--- START OF Information supplied ---

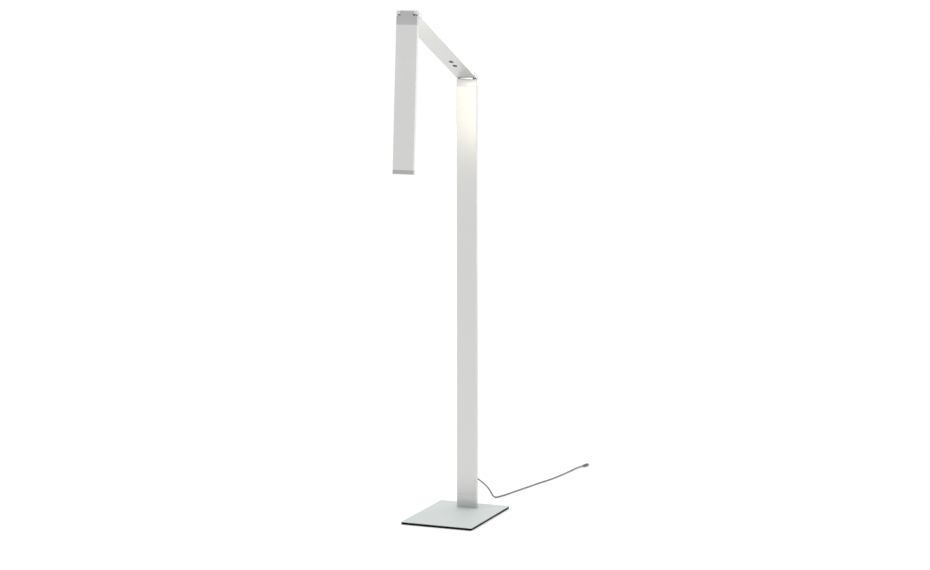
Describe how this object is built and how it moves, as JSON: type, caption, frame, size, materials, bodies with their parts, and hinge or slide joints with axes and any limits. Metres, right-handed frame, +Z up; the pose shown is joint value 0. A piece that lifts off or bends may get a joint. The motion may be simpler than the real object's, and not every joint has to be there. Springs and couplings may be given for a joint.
{
  "type": "adjustable arm floor lamp",
  "caption": "Slim floor lamp: flat column on a rectangular base plate, flat hinged arm with push buttons, and a hinged bar-shaped light head with an opal diffuser.",
  "frame": {"origin": "centre of the base plate's underside, on the floor", "axes": "+Z up, -Y to the front, where the arm reaches out, +X along the hinge pins"},
  "size_m": [0.2555, 1.2718, 1.5608],
  "materials": {
    "black_steel": "black powder coat, satin",
    "board_green": "circuit board",
    "board_white": "white metal-core board",
    "bush_plastic": "acetal bearing plastic",
    "button_plastic": "dark grey moulded button",
    "cap_aluminium": "grey anodised machined cap, fine brushed",
    "carrier_plastic": "moulded carrier",
    "cord_grey": "grey flexible cord sheath",
    "diffuser_opal": "opal acrylic, lit warm white",
    "led_white": "light emitting chip",
    "moulded_grey": "grey moulded strain relief",
    "plate_silver": "pale silver anodised sheet, fine satin",
    "profile_aluminium": "pale silver anodised extrusion, satin",
    "rubber": "matt non-slip rubber",
    "steel": "bright zinc plated steel",
    "switch_black": "switch housing",
    "washer_plastic": "friction washer",
    "wire_sheath": "thin insulated lead"
  },
  "bodies": {
    "stand": {"non_slip_mat": "rubber", "ballast_plate": "black_steel", "base_cover": "plate_silver", "foot_bolts": "steel", "column_foot": "cap_aluminium", "column_profile": "profile_aluminium", "column_screws": "steel", "column_hinge_cap": "cap_aluminium", "column_wire": "wire_sheath", "elbow_pin": "steel", "elbow_washers": "washer_plastic", "elbow_end_screws": "steel", "cord_relief": "moulded_grey", "relief_nut": "steel", "cord": "cord_grey", "connector_body": "moulded_grey", "connector_barrel": "steel"},
    "arm": {"elbow_bushes": "bush_plastic", "arm_lower_cap": "cap_aluminium", "arm_profile": "profile_aluminium", "arm_upper_cap": "cap_aluminium", "arm_screws": "steel", "arm_wire": "wire_sheath", "tact_switches": "switch_black", "control_board": "board_green", "board_carrier": "carrier_plastic", "head_bushes": "bush_plastic"},
    "power_button": {"power_button": "button_plastic"},
    "dimmer_button": {"dimmer_button": "button_plastic"},
    "head": {"head_pin": "steel", "head_washers": "washer_plastic", "head_end_screws": "steel", "head_hinge_cap": "cap_aluminium", "head_profile": "profile_aluminium", "head_end_cap": "cap_aluminium", "head_screws": "steel", "diffuser": "diffuser_opal", "led_board": "board_white", "led_chips": "led_white", "head_wire": "wire_sheath"}
  },
  "joints": [
    {"name": "elbow_hinge", "type": "hinge", "parent": "stand", "child": "arm", "pos_m": [0, 0.096, 1.348], "axis": [-1, 0, 0], "range_deg": [-24, 66]},
    {"name": "head_hinge", "type": "hinge", "parent": "arm", "child": "head", "pos_m": [0, -0.36625, 1.55381], "axis": [-1, 0, 0], "range_deg": [-10, 105]},
    {"name": "power_press", "type": "slide", "parent": "arm", "child": "power_button", "axis": [0, 0.4067, 0.9135], "range_m": [0, 0.0012], "stiffness_N_per_m": 500, "springref_m": -0.001},
    {"name": "dimmer_press", "type": "slide", "parent": "arm", "child": "dimmer_button", "axis": [0, 0.4067, 0.9135], "range_m": [0, 0.0012], "stiffness_N_per_m": 500, "springref_m": -0.001}
  ]
}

--- END OF Information supplied ---

▶ Description of the task
What is the number of lines holding the word "with"? State it alone.

▶ Exercise answer
2